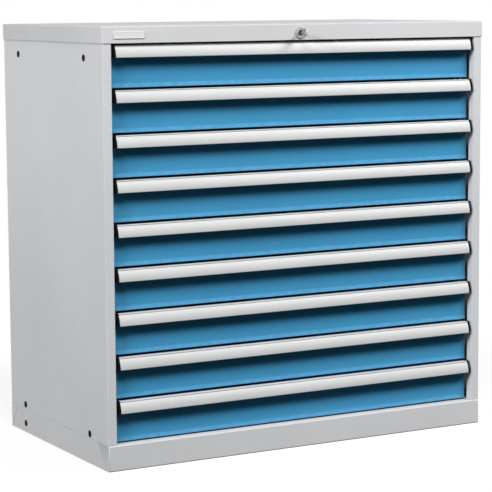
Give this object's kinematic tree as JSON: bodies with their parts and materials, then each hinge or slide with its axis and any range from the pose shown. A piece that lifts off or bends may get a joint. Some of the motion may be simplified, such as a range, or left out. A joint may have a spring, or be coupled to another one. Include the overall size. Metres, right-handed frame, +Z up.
{
  "type": "industrial drawer cabinet",
  "caption": "Free-standing sheet-steel cabinet with full-extension drawers, hooded handle strips and one central lock.",
  "frame": {"origin": "middle of the bounding box on the floor, with the key and the handles counted in", "axes": "+X to the right along the front, +Y to the back, +Z up; the drawers open towards -Y"},
  "size_m": [1.023, 0.602, 1],
  "materials": {
    "carcass_paint": "fine-textured light grey powder coat",
    "front_paint": "satin blue powder coat",
    "tray_paint": "dark grey powder coat",
    "handle_aluminium": "light satin anodised",
    "slide_steel": "zinc plated",
    "lock_chrome": "satin nickel",
    "lock_brass": "turned",
    "plate_metal": "satin, blank"
  },
  "bodies": {
    "cabinet": {"top_cover": "carcass_paint", "left_side_panel": "carcass_paint", "right_side_panel": "carcass_paint", "back_panel": "carcass_paint", "front_plinth": "carcass_paint", "rear_plinth": "carcass_paint", "left_plinth": "carcass_paint", "right_plinth": "carcass_paint", "left_rail_rack": "slide_steel", "right_rail_rack": "slide_steel", "name_plate": "plate_metal", "lock_housing": "lock_chrome"},
    "drawer_1": {"drawer_1_tray": "tray_paint", "drawer_1_front": "front_paint", "drawer_1_handle": "handle_aluminium"},
    "drawer_2": {"drawer_2_tray": "tray_paint", "drawer_2_front": "front_paint", "drawer_2_handle": "handle_aluminium"},
    "drawer_3": {"drawer_3_tray": "tray_paint", "drawer_3_front": "front_paint", "drawer_3_handle": "handle_aluminium"},
    "drawer_4": {"drawer_4_tray": "tray_paint", "drawer_4_front": "front_paint", "drawer_4_handle": "handle_aluminium"},
    "drawer_5": {"drawer_5_tray": "tray_paint", "drawer_5_front": "front_paint", "drawer_5_handle": "handle_aluminium"},
    "drawer_6": {"drawer_6_tray": "tray_paint", "drawer_6_front": "front_paint", "drawer_6_handle": "handle_aluminium"},
    "drawer_7": {"drawer_7_tray": "tray_paint", "drawer_7_front": "front_paint", "drawer_7_handle": "handle_aluminium"},
    "drawer_8": {"drawer_8_tray": "tray_paint", "drawer_8_front": "front_paint", "drawer_8_handle": "handle_aluminium"},
    "drawer_9": {"drawer_9_tray": "tray_paint", "drawer_9_front": "front_paint", "drawer_9_handle": "handle_aluminium"},
    "slides_1": {"slide_1_left_member": "slide_steel", "slide_1_right_member": "slide_steel"},
    "slides_2": {"slide_2_left_member": "slide_steel", "slide_2_right_member": "slide_steel"},
    "slides_3": {"slide_3_left_member": "slide_steel", "slide_3_right_member": "slide_steel"},
    "slides_4": {"slide_4_left_member": "slide_steel", "slide_4_right_member": "slide_steel"},
    "slides_5": {"slide_5_left_member": "slide_steel", "slide_5_right_member": "slide_steel"},
    "slides_6": {"slide_6_left_member": "slide_steel", "slide_6_right_member": "slide_steel"},
    "slides_7": {"slide_7_left_member": "slide_steel", "slide_7_right_member": "slide_steel"},
    "slides_8": {"slide_8_left_member": "slide_steel", "slide_8_right_member": "slide_steel"},
    "slides_9": {"slide_9_left_member": "slide_steel", "slide_9_right_member": "slide_steel"},
    "lock_core": {"lock_plug": "lock_brass", "key": "lock_chrome"},
    "locking_bar": {"lock_bar": "slide_steel"}
  },
  "joints": [
    {"name": "drawer_1_slide", "type": "slide", "parent": "cabinet", "child": "drawer_1", "axis": [0, -1, 0], "range_m": [0, 0.46]},
    {"name": "drawer_2_slide", "type": "slide", "parent": "cabinet", "child": "drawer_2", "axis": [0, -1, 0], "range_m": [0, 0.46]},
    {"name": "drawer_3_slide", "type": "slide", "parent": "cabinet", "child": "drawer_3", "axis": [0, -1, 0], "range_m": [0, 0.46]},
    {"name": "drawer_4_slide", "type": "slide", "parent": "cabinet", "child": "drawer_4", "axis": [0, -1, 0], "range_m": [0, 0.46]},
    {"name": "drawer_5_slide", "type": "slide", "parent": "cabinet", "child": "drawer_5", "axis": [0, -1, 0], "range_m": [0, 0.46]},
    {"name": "drawer_6_slide", "type": "slide", "parent": "cabinet", "child": "drawer_6", "axis": [0, -1, 0], "range_m": [0, 0.46]},
    {"name": "drawer_7_slide", "type": "slide", "parent": "cabinet", "child": "drawer_7", "axis": [0, -1, 0], "range_m": [0, 0.46]},
    {"name": "drawer_8_slide", "type": "slide", "parent": "cabinet", "child": "drawer_8", "axis": [0, -1, 0], "range_m": [0, 0.46]},
    {"name": "drawer_9_slide", "type": "slide", "parent": "cabinet", "child": "drawer_9", "axis": [0, -1, 0], "range_m": [0, 0.46]},
    {"name": "slides_1_follow", "type": "slide", "parent": "cabinet", "child": "slides_1", "axis": [0, -1, 0], "range_m": [0, 0.23]},
    {"name": "slides_2_follow", "type": "slide", "parent": "cabinet", "child": "slides_2", "axis": [0, -1, 0], "range_m": [0, 0.23]},
    {"name": "slides_3_follow", "type": "slide", "parent": "cabinet", "child": "slides_3", "axis": [0, -1, 0], "range_m": [0, 0.23]},
    {"name": "slides_4_follow", "type": "slide", "parent": "cabinet", "child": "slides_4", "axis": [0, -1, 0], "range_m": [0, 0.23]},
    {"name": "slides_5_follow", "type": "slide", "parent": "cabinet", "child": "slides_5", "axis": [0, -1, 0], "range_m": [0, 0.23]},
    {"name": "slides_6_follow", "type": "slide", "parent": "cabinet", "child": "slides_6", "axis": [0, -1, 0], "range_m": [0, 0.23]},
    {"name": "slides_7_follow", "type": "slide", "parent": "cabinet", "child": "slides_7", "axis": [0, -1, 0], "range_m": [0, 0.23]},
    {"name": "slides_8_follow", "type": "slide", "parent": "cabinet", "child": "slides_8", "axis": [0, -1, 0], "range_m": [0, 0.23]},
    {"name": "slides_9_follow", "type": "slide", "parent": "cabinet", "child": "slides_9", "axis": [0, -1, 0], "range_m": [0, 0.23]},
    {"name": "key_turn", "type": "hinge", "parent": "cabinet", "child": "lock_core", "pos_m": [-0.0055, -0.271, 0.979], "axis": [0, 1, 0], "range_deg": [0, 90]},
    {"name": "lock_bar_drop", "type": "slide", "parent": "cabinet", "child": "locking_bar", "axis": [0, 0, -1], "range_m": [0, 0.01]}
  ],
  "couplings": [
    {"joint": "slides_1_follow", "follows": "drawer_1_slide", "ratio": 0.5},
    {"joint": "slides_2_follow", "follows": "drawer_2_slide", "ratio": 0.5},
    {"joint": "slides_3_follow", "follows": "drawer_3_slide", "ratio": 0.5},
    {"joint": "slides_4_follow", "follows": "drawer_4_slide", "ratio": 0.5},
    {"joint": "slides_5_follow", "follows": "drawer_5_slide", "ratio": 0.5},
    {"joint": "slides_6_follow", "follows": "drawer_6_slide", "ratio": 0.5},
    {"joint": "slides_7_follow", "follows": "drawer_7_slide", "ratio": 0.5},
    {"joint": "slides_8_follow", "follows": "drawer_8_slide", "ratio": 0.5},
    {"joint": "slides_9_follow", "follows": "drawer_9_slide", "ratio": 0.5},
    {"joint": "key_turn", "follows": "lock_bar_drop", "rad_per_m": 157.08}
  ]
}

--------------------------------------------------

## TASK BRIEF
Gather each line of the listing containing the word "frame" and show it.

## WRITTEN ANSWER
Give this object's kinematic tree as JSON: bodies with their parts and materials, then each hinge or slide with its axis and any range from the pose shown. A piece that lifts off or bends may get a joint. Some of the motion may be simplified, such as a range, or left out. A joint may have a spring, or be coupled to another one. Include the overall size. Metres, right-handed frame, +Z up.
  "frame": {"origin": "middle of the bounding box on the floor, with the key and the handles counted in", "axes": "+X to the right along the front, +Y to the back, +Z up; the drawers open towards -Y"},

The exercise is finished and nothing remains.